Article 5073, giving the right to recover in a separate suit double the amount of usurious interest paid, is another and different remedy accorded to the debtor but in no sense repugnant to the provisions of the other articles and the decisions thereunder, and hence cannot be construed as excluding the relief therein provided. Both will be given effect. The debtor may, at his option, invoke either of those remedies. Adleson v. B. F. Dittmar Co., 124 Tex. 564, 80 S.W.(2d) 939.

*860Independently of the stipulations in the deed of trust, the Travelers Insurance Company was subrogated to the tax lien for the amount of taxes advanced by it on the land covered by the deed of trust. The trial court did not allow interest on the amount of taxes so paid. The record shows that those tax payments were made as follows:

On January 22, 1930, $146.15.
On January 22, 1931, $146.43.
On'June 19, 1932, $137.58.
On June 18, 1933, $158.05.

The total amount of interest claimed by the Travelers Insurance Company on those tax payments up to the date of the trial was $91.94, as stated in appellant’s brief and not controverted by appellees.

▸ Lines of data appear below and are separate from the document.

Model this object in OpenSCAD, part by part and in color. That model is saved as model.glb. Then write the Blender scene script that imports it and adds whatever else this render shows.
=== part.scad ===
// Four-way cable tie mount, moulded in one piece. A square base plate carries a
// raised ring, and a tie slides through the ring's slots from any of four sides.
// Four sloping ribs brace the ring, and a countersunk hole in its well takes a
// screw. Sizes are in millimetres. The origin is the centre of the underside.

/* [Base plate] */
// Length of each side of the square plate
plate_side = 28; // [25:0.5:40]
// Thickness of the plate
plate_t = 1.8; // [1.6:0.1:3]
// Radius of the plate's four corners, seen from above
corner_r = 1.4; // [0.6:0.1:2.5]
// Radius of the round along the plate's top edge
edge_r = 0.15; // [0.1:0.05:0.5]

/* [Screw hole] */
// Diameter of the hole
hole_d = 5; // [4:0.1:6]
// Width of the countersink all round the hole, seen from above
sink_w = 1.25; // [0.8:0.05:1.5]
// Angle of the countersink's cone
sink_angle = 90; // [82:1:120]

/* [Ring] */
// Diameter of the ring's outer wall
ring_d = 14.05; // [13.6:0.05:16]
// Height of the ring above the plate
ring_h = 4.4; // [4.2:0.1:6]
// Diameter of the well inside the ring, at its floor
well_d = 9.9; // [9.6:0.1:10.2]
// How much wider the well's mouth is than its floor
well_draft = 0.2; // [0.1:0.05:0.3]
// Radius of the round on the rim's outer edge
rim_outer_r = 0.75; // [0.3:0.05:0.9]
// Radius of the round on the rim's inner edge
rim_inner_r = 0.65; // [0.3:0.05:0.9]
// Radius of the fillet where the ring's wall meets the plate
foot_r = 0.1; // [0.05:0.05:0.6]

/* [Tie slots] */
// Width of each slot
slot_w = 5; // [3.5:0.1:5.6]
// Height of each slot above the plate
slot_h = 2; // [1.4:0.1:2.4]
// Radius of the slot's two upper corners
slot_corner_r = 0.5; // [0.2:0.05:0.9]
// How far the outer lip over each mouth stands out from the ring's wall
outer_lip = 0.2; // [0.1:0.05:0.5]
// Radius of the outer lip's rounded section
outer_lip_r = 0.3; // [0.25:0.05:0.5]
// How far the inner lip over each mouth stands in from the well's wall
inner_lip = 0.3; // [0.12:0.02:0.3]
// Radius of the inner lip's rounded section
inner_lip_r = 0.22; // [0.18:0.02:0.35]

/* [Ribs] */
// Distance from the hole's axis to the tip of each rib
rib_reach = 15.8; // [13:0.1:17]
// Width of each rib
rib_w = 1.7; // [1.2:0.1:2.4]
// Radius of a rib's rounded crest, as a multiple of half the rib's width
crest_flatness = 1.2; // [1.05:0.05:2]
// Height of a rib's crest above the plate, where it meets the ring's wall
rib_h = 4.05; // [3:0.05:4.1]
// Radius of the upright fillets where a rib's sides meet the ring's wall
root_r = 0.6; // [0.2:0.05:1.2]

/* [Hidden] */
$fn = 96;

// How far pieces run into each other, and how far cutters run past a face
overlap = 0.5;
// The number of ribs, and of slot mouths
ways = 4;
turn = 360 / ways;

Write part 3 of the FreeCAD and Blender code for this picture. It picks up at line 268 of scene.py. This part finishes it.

The judgment of the trial court should have allowed that interest as an additional sum which plaintiffs were required to pay as a condition for the relief awarded; also 10 per cent, attorney’s fees upon $1,720.80, the unpaid balance due on the $5,000 note after crediting the amount paid as usurious interest, all aggregating the sum of $2,592.83, and the conditional recovery on defendants’ cross-action awarded by the court should have been for that amount, with foreclosure of appellants’ mortgage lien for same.

Accordingly, the judgment of the trial court will be so reformed as to accomplish the changes noted above, and, as reformed, it is affirmed; all assignments of error being overruled.